Z tak zawiązanych relacji obaj pisarze robią jednak cokolwiek odmienny użytek. O ile bowiem Wielkiego Gatsby’ego uznać można za powieść realistyczną, będącą czymś w rodzaju moralitetu, o tyle Śmierć Komandora to powieść, której realizm zaczyna być w pewnym momencie kontrapunktowany rzeczywistością metafizyczną, magiczną, wyobrażeniową czy też fantasmagoryczną. U japońskiego pisarza jawa miesza się ze snem, rzeczywistość z nierzeczywistością, a świat empiryczny ze światem platońskich idei, literackich metafor i malarskich scen. O ile też Jay Gatsby jest bohaterem tragicznym, którego historia domyka się tragiczną śmiercią, o tyle Wataru Menshiki (imię i nazwisko znaczące: wataru, czyli „przekraczający rzekę” oraz men, jak „unikanie” w słowie menzeiten, i shiki oznaczające „kolor”, czyli „unikający/pozbawiony koloru” – nomen omen, jego włosy są białe jak śnieg) do końca pozostaje zagadką, a jego dalsze losy są po prostu nieznane.
Można zatem powiedzieć, że Śmierć Komandora jest nie tyle japońską, ile współczesną czy też ponowoczesną – choć, co ciekawe, w pewnym sensie wyzywająco tradycyjną – wersją Wielkiego Gatsby’ego.
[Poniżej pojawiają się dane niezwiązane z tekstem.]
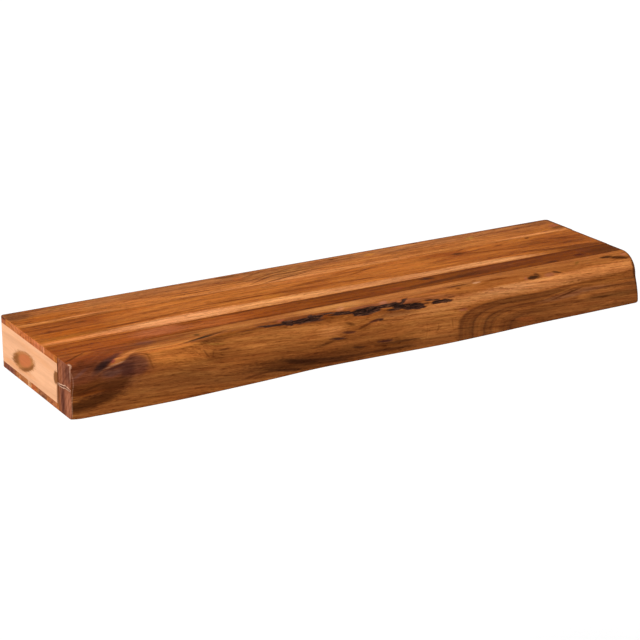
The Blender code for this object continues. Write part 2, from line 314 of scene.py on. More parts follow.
def wander_group() -> bpy.types.NodeTree:
    """Make the group that bends straight grain a little, so that figure laid on it looks grown.

    Returns:
        A group with the swayed Along and Across, and Grit, a fine noise from -1 to 1.
    """
    slow_along, slow_across = 0.5, 1.6
    shift_along, shift_across = 6.0, 2.0
    grit_along, grit_across, grit_seed = 0.11, 0.42, 7.0
    graph = GroupGraph("wandering_grain",
                       {"Along": 0, "Across": 0, "Depth": 0, "Reach": 60, "Sway": 2, "Seed": 0},
                       {"Along": "Float", "Across": "Float", "Grit": "Float"})
    given = graph.given
    along, across, depth = (graph.math("DIVIDE", given[name], given["Reach"])
                            for name in ("Along", "Across", "Depth"))
    slow = graph.noise(graph.vector(graph.math("MULTIPLY", along, slow_along),
                                    graph.math("MULTIPLY", across, slow_across),
                                    graph.math("ADD", depth, given["Seed"])))
    parts = graph.put("SeparateColor", {0: slow.outputs["Color"]})
    for name, part, gain in (("Along", 0, shift_along), ("Across", 1, shift_across)):
        shift = graph.math("MULTIPLY", graph.math("SUBTRACT", parts.outputs[part], 0.5), gain)
        graph.give(name, graph.math("MULTIPLY_ADD", shift, given["Sway"], given[name]))
    quick = graph.noise(graph.vector(graph.math("MULTIPLY", given["Along"], grit_along),
                                     graph.math("MULTIPLY", given["Across"], grit_across),
                                     graph.math("ADD", given["Seed"], grit_seed)), 3.0, 0.6)
    graph.give("Grit", graph.remap(quick.outputs["Fac"], 0.25, 0.75, -1.0, 1.0))
    return graph.tree


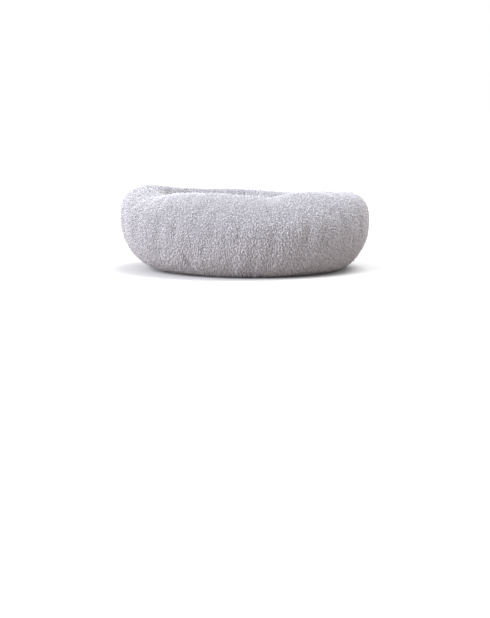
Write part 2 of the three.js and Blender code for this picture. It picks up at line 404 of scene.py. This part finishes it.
def lock_mesh(turn_deg, drift, reach, girth):
    """A pointed tube that rises from just under the origin, bends over towards +X and drifts aside."""
    shape = bmesh.new()
    rings = []
    centre = Vector((0, 0, -LOCK_ROOT_DEPTH))
    for step, radius in enumerate(LOCK_RADII):
        along = step / len(LOCK_RADII)
        angle = math.radians(LOCK_START_DEG + turn_deg * along)
        forward = Vector((math.sin(angle), drift * along, math.cos(angle))).normalized()
        side = Vector((0, 1, 0)).cross(forward).normalized()
        other = forward.cross(side)
        turns = [2 * math.pi * k / LOCK_SIDES for k in range(LOCK_SIDES)]
        corners = [centre + girth * radius * (math.cos(t) * side + math.sin(t) * other) for t in turns]
        rings.append([shape.verts.new(corner) for corner in corners])
        centre = centre + forward * (reach / len(LOCK_RADII))
    tip = shape.verts.new(centre)
    for lower, upper in zip(rings, rings[1:]):
        for k in range(LOCK_SIDES):
            after = (k + 1) % LOCK_SIDES
            shape.faces.new((lower[k], lower[after], upper[after], upper[k]))
    for k in range(LOCK_SIDES):
        shape.faces.new((rings[-1][k], rings[-1][(k + 1) % LOCK_SIDES], tip))
    shape.faces.new(rings[0][::-1])
    bmesh.ops.recalc_face_normals(shape, faces=shape.faces)
    mesh = bpy.data.meshes.new("lock")
    shape.to_mesh(mesh)
    shape.free()
    smooth_shading(mesh)
    return mesh


draw = np.random.default_rng(SEED)
locks = bpy.data.collections.new("locks")
for variant in range(LOCK_VARIANTS):
    mesh = lock_mesh(
        turn_deg=draw.uniform(*TURN_DEG),
        drift=draw.uniform(*DRIFT),
        reach=LOCK_REACH * draw.uniform(*REACH_SHARE),
        girth=draw.uniform(*GIRTH),
    )
    locks.objects.link(bpy.data.objects.new(f"lock_{variant}", mesh))
print("triangles of one lock:", triangle_count(mesh))

# %% [markdown]
# Materials and Geometry Nodes are both trees of nodes, so one function adds a node to any tree, with its
# settings, and joins it to the nodes that feed it. Colours are written as the hex values that a paint
# program shows, and Blender works in linear light, so another function turns the one into the other.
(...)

Murakami ucieka od moralizowania, puentowania i domykania narracji, ponieważ w czasach zaniku powszechnie obowiązujących punktów odniesienia wszelkie morały, puenty i domknięcia straciły swoje ontologiczne oparcie. Stały się zwykłymi ludzkimi – a więc niedoskonałymi – „sposobami na uniknięcie chaosu pośród nieuchronnego przepływu doznań” (William James). Korzystając z jednego z takich sposobów – konwencjonalnego, pojęciowego, logicznie ustrukturyzowanego języka – Murakami tworzy opowieści, w których „chaos nieuchronnego przepływu doznań” raz po raz bierze górę nad ich racjonalnym, z góry skazanym na porażkę opracowaniem.
A czy Haruki Murakami jako pisarz dorównuje wielkością Francisowi Scottowi Fitzgeraldowi? Otóż zarysowanej wyżej perspektywie, a raczej z uwagi na brak miarodajnej, nadrzędnej perspektywy – są tylko przygodne, jednorazowe doznania – pytanie to wydaje się zupełnie bez znaczenia. Choć w duchu każdy sobie odpowiedzi na nie udziela. Człowiek jest bowiem ułomny.